Bari Norman. (Most recent link.) Another “former adcom.” Left Barnard 16 years ago, if you count the precollege. Otherwise ended her AO role in 2000. Gets to write something for Atlantic, collects a check. Yeah-huh.

I interview for Stanford. Note that my earlier post did not say Stanford interviews were especially influential. Instead I listed 3 other schools. My earlier posts actually implied the opposite – interviews were less influential at Stanford than most other highly selective private colleges. This partially relates to their unique history, including not starting interviewing applicants until a few years ago.
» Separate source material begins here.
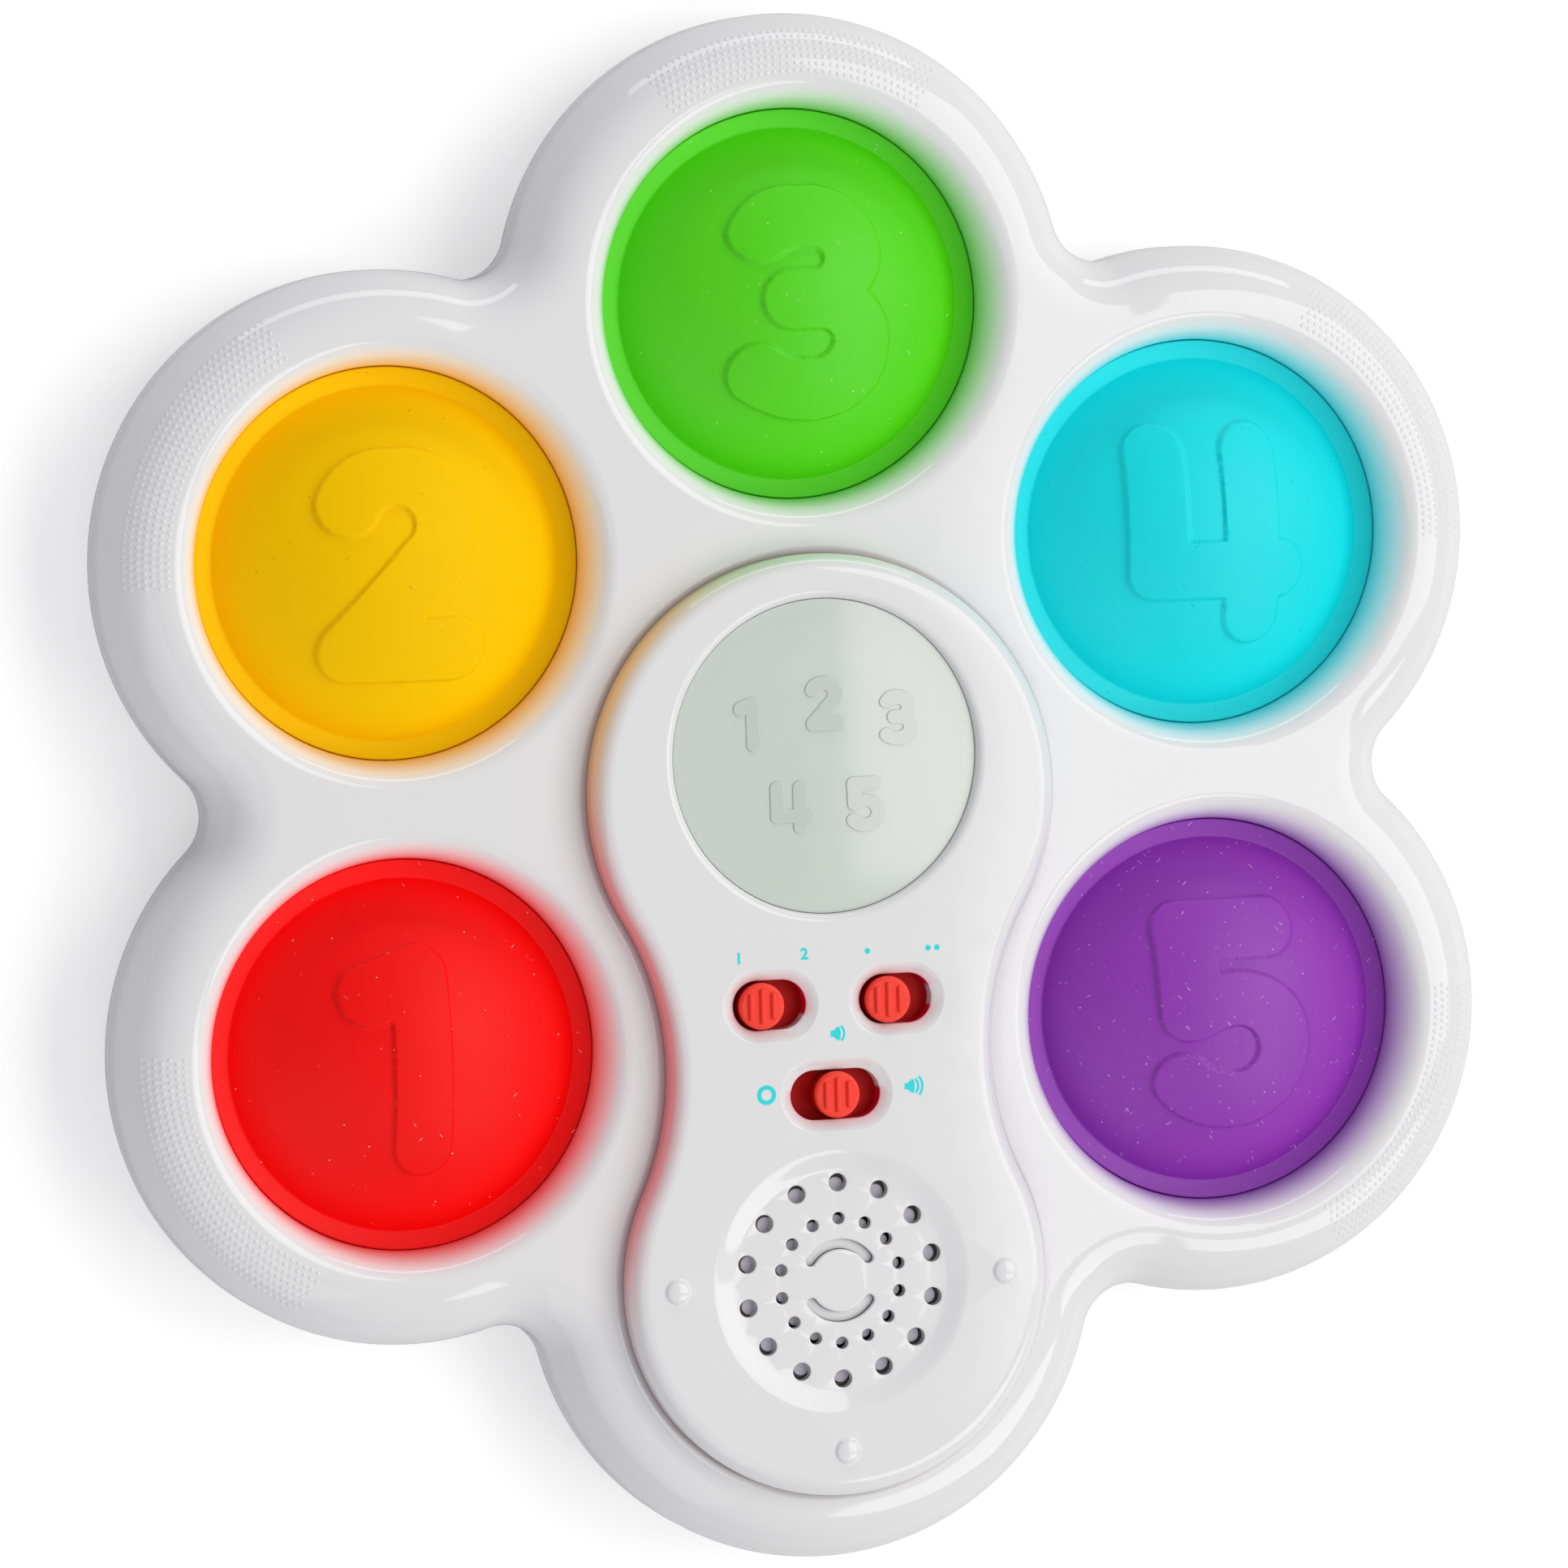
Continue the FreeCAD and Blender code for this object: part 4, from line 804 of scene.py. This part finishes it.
plain_bubble = bmesh.new()
ring(plain_bubble, 0, 0, bubble_section(), 256)
merge(plain_bubble)
for number, (name, colour, gloss, dust, lint) in silicones.items():
    x, y = bubble_middles[number]
    bm = plain_bubble.copy()
    outline = numeral_outline(number)
    outer = [vert for vert in bm.verts
             if vert.co.xy.length < numeral_reach and vert.co.z > flange_top + 4
             and (vert.co - Vector((0, 0, dome_middle))).length > dome_sphere - 0.5]
    plan = np.array([vert.co.xy for vert in outer])
    depth, inward = inside_distance(plan, outline)
    for edge_depth in (-numeral_slope / 2, numeral_slope / 2):
        off = depth - edge_depth
        near = np.abs(off) < edge_snap
        plan[near] -= inward[near] * off[near, None]
        depth[near] = edge_depth
    share = np.clip(depth / numeral_slope + 0.5, 0, 1)
    raised = numeral_height * share * share * (3 - 2 * share)
    for vert, spot, up in zip(outer, plan, raised):
        level = dome_middle + math.sqrt(dome_sphere ** 2 - spot @ spot)
        out = Vector((spot[0], spot[1], level - dome_middle)).normalized()
        vert.co = Vector((spot[0], spot[1], level)) + out * float(up)
    bmesh.ops.translate(bm, vec=(x, y, 0), verts=bm.verts)
    silicone = moulded(name + "_silicone", colour, 0.5, grain=900, relief=0.03, mottle=0.02,
                       soft=0.15, specular=gloss)
    dusty(silicone, dust, lint)
    bubble = finish_piece(f"bubble_{number}", bm, "", silicone, crease=75)
    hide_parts(f"bubble_{number}_dome", f"bubble_{number}_flange")
    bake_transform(bubble)
plain_bubble.free()


# Display lens: pale translucent plastic, slightly domed, clamped behind the console. Small plain
# numerals stand in low relief on it.
lens_edge = 32.6
lens_crown = 0.9
lens_under = 30.4
lens_side = lens_radius - 0.12
lens_rim = 29.0
lens_rows = 40
crown_sphere = (lens_side ** 2 + lens_crown ** 2) / (2 * lens_crown)
lens_top = lens_edge + lens_crown
lens_plastic = moulded("lens_plastic", (0.64, 0.70, 0.64), 0.1, grain=60, relief=0.006,
                       mottle=0.01, soft=0.2, specular=0.65)


def lens_level(out):
    return lens_top - crown_sphere + math.sqrt(crown_sphere ** 2 - out ** 2)


bm = bmesh.new()
section = [(lens_side * i / lens_rows, lens_level(lens_side * i / lens_rows))
           for i in range(lens_rows + 1)]
section += [(lens_side, console_under), (lens_rim, console_under), (lens_rim, lens_under),
            (0, lens_under)]
ring(bm, *lens_middle, section, 160)
merge(bm)
lens_numeral_scale = 0.24
lens_numeral_sink = 0.1
lens_numeral_rise = 0.2
lens_numerals = {1: (-13.0, 6.0), 2: (0.0, 9.0), 3: (13.0, 6.0), 4: (-6.5, -8.5), 5: (6.5, -8.5)}
for number, (x, y) in lens_numerals.items():
    slab = bmesh.new()
    rim = [slab.verts.new((px * lens_numeral_scale, py * lens_numeral_scale, -lens_numeral_sink))
           for px, py in numeral_outline(number)]
    face = slab.faces.new(rim)
    raised = bmesh.ops.extrude_face_region(slab, geom=[face])["geom"]
    top = [item for item in raised if isinstance(item, bmesh.types.BMVert)]
    bmesh.ops.translate(slab, vec=(0, 0, lens_numeral_sink + lens_numeral_rise), verts=top)
    rims = [edge for edge in slab.edges if all(vert in top for vert in edge.verts)]
    bmesh.ops.bevel(slab, geom=rims, offset=0.12, segments=3, profile=0.5, affect="EDGES",
                    material=-1)
    bmesh.ops.recalc_face_normals(slab, faces=slab.faces)
    seat = Matrix.Translation((x + lens_middle[0], y + lens_middle[1],
                               lens_level(math.hypot(x, y))))
    lean = Vector((0, 0, 1)).rotation_difference(Vector((x, y, crown_sphere)).normalized())
    bmesh.ops.transform(slab, matrix=seat @ lean.to_matrix().to_4x4(), verts=slab.verts)
    join(bm, slab)
lens = finish_piece("display_lens_skin", bm, "casing", lens_plastic)
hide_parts("display_lens")


# Slide knobs: three red caps with ridges, each moulded on a flat plate that slides under the
# console and hides the slot.
knob_radius = 4.0
knob_top = 35.3
knob_round = 0.5
rib_height = 0.6
rib_width = 0.9
rib_pitch = 2.0
cap = knob_top - rib_height
# Below this height the knob is painted a darker red as shade.
painted_shade_below = 33.5
plate_top = 30.2
plate_bottom = 29.6
plate_width = 10.6
plate_spare = 1.0
knob_red = moulded("red_knob_plastic", (0.96, 0.045, 0.022), 0.3, grain=500, relief=0.02,
                   specular=0.35)
# A darker copy of the knob's red: painted shade on the plate and the cap's lower side.
painted_shade_red = moulded("red_plate_painted_shade", (0.42, 0.0, 0.0), 0.5, grain=500, relief=0.02, specular=0.15)
for name, (slot_x, y, reach) in knob_slots.items():
    x = slot_x if name == "volume" else slot_x - reach
    half = slot_half_width + 2 * reach + plate_spare
    bm = bmesh.new()
    plate = bmesh.ops.create_cube(bm, size=1.0)["verts"]
    bmesh.ops.scale(bm, vec=(2 * half, plate_width, plate_top - plate_bottom), verts=plate)
    bmesh.ops.translate(bm, vec=(x, y, (plate_top + plate_bottom) / 2), verts=plate)
    bmesh.ops.bevel(bm, geom=list(bm.edges), offset=0.2, segments=2, profile=0.5, affect="EDGES",
                    material=-1)
    ring(bm, x, y, [(0, plate_top - 0.2), (knob_radius, plate_top - 0.2),
                    (knob_radius, painted_shade_below)]
         + quarter(knob_radius - knob_round, cap - knob_round, knob_round, knob_round, 0, 90, 8)
         + [(0, cap)], 64)
    bmesh.ops.remove_doubles(bm, verts=bm.verts, dist=0.004)
    for step, length in enumerate((4.6, 6.0, 4.6)):
        rib = bmesh.ops.create_cube(bm, size=1.0)["verts"]
        bmesh.ops.scale(bm, vec=(rib_width, length, 2 * rib_height), verts=rib)
        bmesh.ops.translate(bm, vec=(x + (step - 1) * rib_pitch, y, cap), verts=rib)
        edges = {edge for vert in rib for edge in vert.link_edges}
        bmesh.ops.bevel(bm, geom=list(edges), offset=0.3, segments=4, profile=0.5, affect="EDGES",
                        material=-1)
    # Faces low on the knob take the darker red as painted shade.
    for face in bm.faces:
        face.material_index = face.calc_center_median().z < painted_shade_below
    bmesh.ops.recalc_face_normals(bm, faces=bm.faces)
    knob = finish_piece(name + "_knob_skin", bm, name + "_slider", knob_red)
    knob.data.materials.append(painted_shade_red)
    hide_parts(name + "_knob")


# Printed marks beside the knobs: a thin turquoise print with numbers, dots, a ring for off and
# two sound signs.
print_level = console_top + 0.03
print_foot = console_top - 0.02
line_width = 0.42
band_steps = 12
turquoise = moulded("turquoise_print", (0.0, 0.72, 0.74), 0.4, grain=900, relief=0.02)
bm = bmesh.new()


def printed(points, x, y):
    """Raises a flat outline from just under the console's face to the level of the print."""
    face = bm.faces.new([bm.verts.new((x + px, y + py, print_foot)) for px, py in points])
    raised = bmesh.ops.extrude_face_region(bm, geom=[face])["geom"]
    bmesh.ops.translate(bm, vec=(0, 0, print_level - print_foot),
                        verts=[item for item in raised if isinstance(item, bmesh.types.BMVert)])


def arc_band(radius, half_turn, x, y):
    """Prints a bent line, open to the left."""
    turns = [math.radians(half_turn * (2 * i / band_steps - 1)) for i in range(band_steps + 1)]
    outer, inner = [[(edge * math.cos(turn), edge * math.sin(turn)) for turn in turns]
                    for edge in (radius + line_width / 2, radius - line_width / 2)]
    printed(outer + inner[::-1], x, y)


def disc(radius, x, y):
    """Prints a dot."""
    printed([(radius * math.cos(2 * math.pi * i / 24), radius * math.sin(2 * math.pi * i / 24))
             for i in range(24)], x, y)


speaker_sign = [(-1.35, -0.5), (-0.85, -0.55), (-0.05, -1.2), (0.25, -1.15), (0.45, -0.6),
                (0.5, 0.0), (0.45, 0.6), (0.25, 1.15), (-0.05, 1.2), (-0.85, 0.55), (-1.35, 0.5)]
printed(speaker_sign, 0.5, -41.2)
arc_band(1.75, 46, -0.15, -41.2)
printed(speaker_sign, 13.5, -51.0)
arc_band(1.75, 44, 12.85, -51.0)
arc_band(2.5, 40, 12.85, -51.0)
ring(bm, -12.6, -51.1, [(0.95, print_foot), (0.95, print_level), (1.7, print_level),
                        (1.7, print_foot)], 40)
for x in (6.2, 17.1, 18.7):
    disc(0.5, x, -27.3)
for text, x, y in (("1", -16.8, -27.5), ("2", -5.1, -27.3)):
    lettering = bpy.data.curves.new("number", "FONT")
    lettering.body = text
    lettering.size = 2.7
    lettering.extrude = 0.02
    lettering.offset = 0.09
    lettering.align_x = "CENTER"
    lettering.align_y = "CENTER"
    holder = bpy.data.objects.new("number", lettering)
    holder.location = (x, y, print_level - 0.02)
    bpy.context.scene.collection.objects.link(holder)
    bpy.context.view_layer.update()
    carrier = bpy.data.meshes.new_from_object(holder)
    carrier.transform(holder.matrix_world)
    bm.from_mesh(carrier)
    bpy.data.objects.remove(holder)
    bpy.data.meshes.remove(carrier)
bmesh.ops.recalc_face_normals(bm, faces=bm.faces)
finish_piece("printed_marks", bm, "casing", turquoise)


# Inner and lower pieces: boards, switches, cells, speaker, plungers, screws and feet keep their
# own solids. Each takes the finish of its real material here, by the name of its slot.
finishes = {
    "white_plastic": white_gloss,
    "red_plastic": knob_red,
    "lens_plastic": lens_plastic,
    "clear_grey_plastic": moulded("plunger_plastic", (0.55, 0.56, 0.58), 0.4),
    "grey_plastic": moulded("inner_grey_plastic", (0.45, 0.45, 0.46), 0.45),
    "circuit_board": moulded("board_lacquer", (0.03, 0.18, 0.07), 0.35, mottle=0.2),
    "black_plastic": moulded("black_plastic", (0.03, 0.03, 0.03), 0.5),
    "led_plastic": moulded("lamp_resin", (0.85, 0.85, 0.80), 0.2),
    "speaker_paper": moulded("speaker_paper", (0.05, 0.05, 0.05), 0.8, grain=1500, relief=0.3),
    "foam": moulded("gasket_foam", (0.06, 0.06, 0.06), 0.9, grain=2500, relief=0.5),
    "cell_jacket": moulded("cell_jacket", (0.10, 0.12, 0.20), 0.3, mottle=0.1),
    "foot_rubber": moulded("foot_rubber", (0.12, 0.12, 0.12), 0.7, grain=1200, relief=0.2),
}
finishes["steel"] = moulded("zinc_plated_steel", (0.62, 0.62, 0.64), 0.3, grain=1500,
                            relief=0.05, mottle=0.06)
finishes["capacitor_can"] = moulded("aluminium_can", (0.70, 0.70, 0.72), 0.35, grain=900,
                                    relief=0.05)
for slot in ("steel", "capacitor_can"):
    finishes[slot].node_tree.nodes["Principled BSDF"].inputs["Metallic"].default_value = 1.0
slots = {row["node"]: row["material_slot"] for row in frame["record"]["subparts"]}
for node, piece in frame["nodes"].items():
    if slots[node] in finishes:
        piece.data.materials.clear()
        piece.data.materials.append(finishes[slots[node]])


# Pale floor: a flat grey-white sheet under the toy that shows its shadow. To the camera it glows
# a little, so that it reads as the photograph's white ground.
floor_size = 3.0
bm = bmesh.new()
bmesh.ops.create_grid(bm, x_segments=2, y_segments=2, size=floor_size)
mesh = bpy.data.meshes.new("floor")
bm.to_mesh(mesh)
bm.free()
floor = bpy.data.objects.new("floor", mesh)
bpy.context.scene.collection.objects.link(floor)
pale = bpy.data.materials.new("pale_floor")
pale.use_nodes = True
nodes = pale.node_tree.nodes
link = pale.node_tree.links.new
diffuse = nodes.new("ShaderNodeBsdfDiffuse")
diffuse.inputs["Color"].default_value = (0.80, 0.80, 0.80, 1)
glow = nodes.new("ShaderNodeEmission")
glow.inputs["Strength"].default_value = 0.40
seen = nodes.new("ShaderNodeLightPath")
both = nodes.new("ShaderNodeAddShader")
pick = nodes.new("ShaderNodeMixShader")
link(diffuse.outputs[0], both.inputs[0])
link(glow.outputs[0], both.inputs[1])
link(seen.outputs["Is Camera Ray"], pick.inputs["Fac"])
link(diffuse.outputs[0], pick.inputs[1])
link(both.outputs[0], pick.inputs[2])
link(pick.outputs[0], nodes["Material Output"].inputs["Surface"])
nodes.remove(nodes["Principled BSDF"])
mesh.materials.append(pale)


# Soft studio light: two long soft boxes end to end, high on the right, a broad fill from the left
# front, a low strip behind the toy that draws a thin line along its far edges, and the pale room.
world = bpy.data.worlds.new("studio")
bpy.context.scene.world = world
world.use_nodes = True
world.node_tree.nodes["Background"].inputs["Color"].default_value = (0.95, 0.95, 1.0, 1)
world.node_tree.nodes["Background"].inputs["Strength"].default_value = 0.36


def lamp(name, azimuth, from_zenith, distance, along, size, power, colour=(1, 1, 1)):
    """A flat lamp square to a direction from the toy, moved sideways along its own plane."""
    light = bpy.data.lights.new(name, "AREA")
    light.shape = "RECTANGLE"
    light.size, light.size_y = size
    light.energy = power
    light.color = colour
    holder = bpy.data.objects.new(name, light)
    aim = Matrix.Rotation(math.radians(azimuth), 4, "Z") @ Matrix.Rotation(
        math.radians(from_zenith), 4, "Y")
    holder.matrix_world = aim @ Matrix.Translation((0, along, distance))
    bpy.context.scene.collection.objects.link(holder)


cream = (1.0, 0.985, 0.955)
lamp("long_box_back", 0, 38, 2.6, 0.6, (1.9, 2.2), 34.5, cream)
lamp("long_box_front", 0, 38, 2.6, -1.5, (1.9, 1.2), 21.0, cream)
lamp("broad_fill", -130, 48, 2.6, 0.0, (2.6, 2.6), 15.0)
lamp("low_strip", 82, 79, 1.6, 0.0, (0.34, 2.0), 6.0)


# Camera: a long lens high above the toy and looking down on it at the photograph's angle. Its
# turns, its place and its lens were fitted to the photograph.
def turn_about(axis, degrees):
    return Matrix.Rotation(math.radians(degrees), 3, axis)


view = turn_about("Z", 1.743) @ turn_about("X", 3.549) @ turn_about("Y", 16.242)
camera_spot = Vector((-0.003473, 0.000993, 1.3616))
looked_at = Vector((0, 0, 0.0196))
camera = bpy.data.objects.new("camera", bpy.data.cameras.new("camera"))
camera.data.sensor_width = 36.0
camera.data.lens = 180.64
camera.data.clip_end = 10.0
place = view.transposed() @ camera_spot + looked_at
camera.matrix_world = Matrix.Translation(place) @ view.transposed().to_4x4()
bpy.context.scene.collection.objects.link(camera)
bpy.context.scene.camera = camera
bpy.context.scene.view_settings.view_transform = "Standard"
Skimming through the linked article, it doesn’t appear to state anything I wasn’t already familiar with, nor does it mention your claim about, “For those colleges that require or recommend alumni interviews, it isn’t hard to discern their motivations. It’s primarily a tool to keep alumni engaged.” Instead it highlights MIT as a school where interviews have weight, just as I did stating,

“Certainly there are schools that give weight to the interviews and make them available for virtually every applicant, and that accessibility is crucial if the practice is to have any sort of impact on an application. Take the Massachusetts Institute of Technology, for example.,”

This is similar to my repeated position, which is requoted, “I expect that interviews have different degrees of influence at different colleges, and it’s not accurate to make a sweeping statement. At at least some highly selective colleges, interviews have a noteworthy influence on decisions, like other sections of the application.”

I believe you’ve said previously that you can predict admission outcomes from your interviews. That seems to indicate that you’re confident of your value in the interviews. I agree that the relevance (or irrelevance) of alumni interviews varies by college and I’m well aware that MIT is the most invested in the intervew process among the colleges where the interviews are a regular part of their admission process. But even for them, the value is marginal.